The underground silos of Hattuşa bear witness to the economical power that the Hittites wielded. The economy was maintained mostly through the spoils of war raids. Because of this, the art of war was naturally given great importance in Hittite culture. At the times of Hatuşili I and Murşili I, their military power was so strong that they could advance all the way to Babylon and conduct a raid on it.
Their eclectic culture reflected these contacts with other nations: Their writing system and diplomatic language was Akkadian. The sphinxes at the gates of Hattuşa were probably inspired by Egyptian art. The swords and helmets their warriors used seem to come from Mycenaean Greece.

The National Geographic Turkey had a special about Hitite laws in some 2006 issue. There are mistakes in other parts of the article, so I do not know whether all the information is reliable. For what it's worth, the information seems interesting: For example as opposed to the Babylonian king Hammurabi's codex of law which provides that "the one made blind by someone, may blind that person", the Hittites were more progressive and only saw for material reparation, even in the case of murder. Punishments of mutilation were only applied to slaves. Prisons were only used for what today would be remand - the time that a culprit's crime was being examined. The death penalty however did exist, for crimes such as incest, rape and the use of black magic.

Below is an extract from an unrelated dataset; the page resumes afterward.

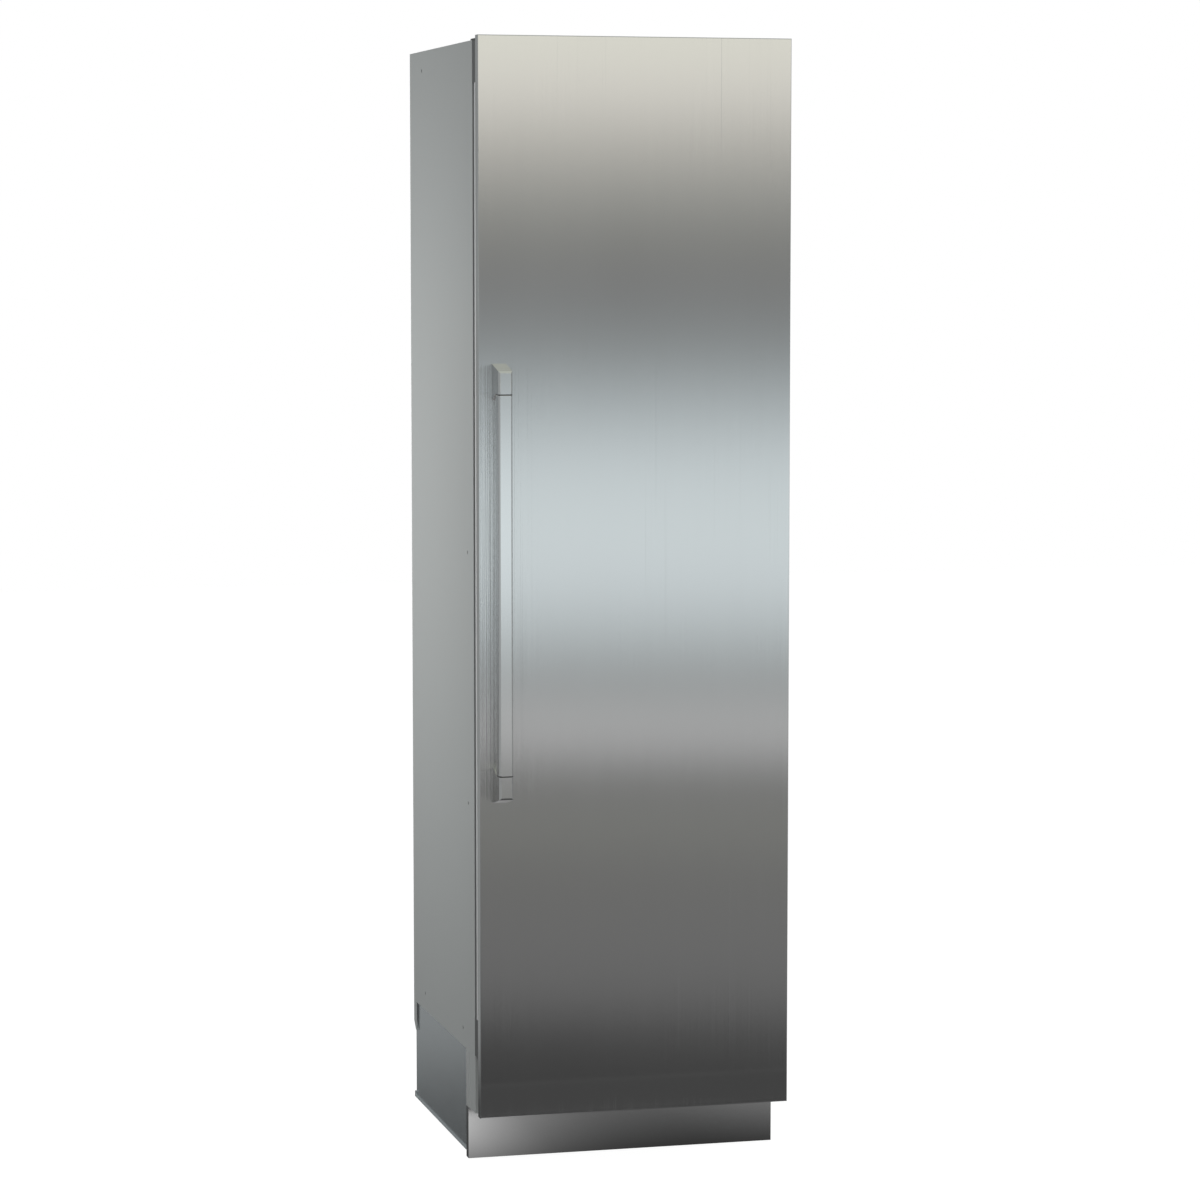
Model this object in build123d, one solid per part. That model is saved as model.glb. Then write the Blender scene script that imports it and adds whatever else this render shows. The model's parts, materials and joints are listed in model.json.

Other than that they had some of the lovable rules still today in use in the most rural parts just East of that region: The punishment for a woman (not a man, remark) committing adultery was death, although, summit of all charitableness, he could forgive her so she could stay alive. After a man's death, it was granted that his father or brother would take his widow for a wife.

The "Eti" of my title by the way is the name of a chocolate brand in Turkey. It is an older word for what today is called "Hitit", the ancient Anatolian people the Hittites, the Biblical sons of Heth.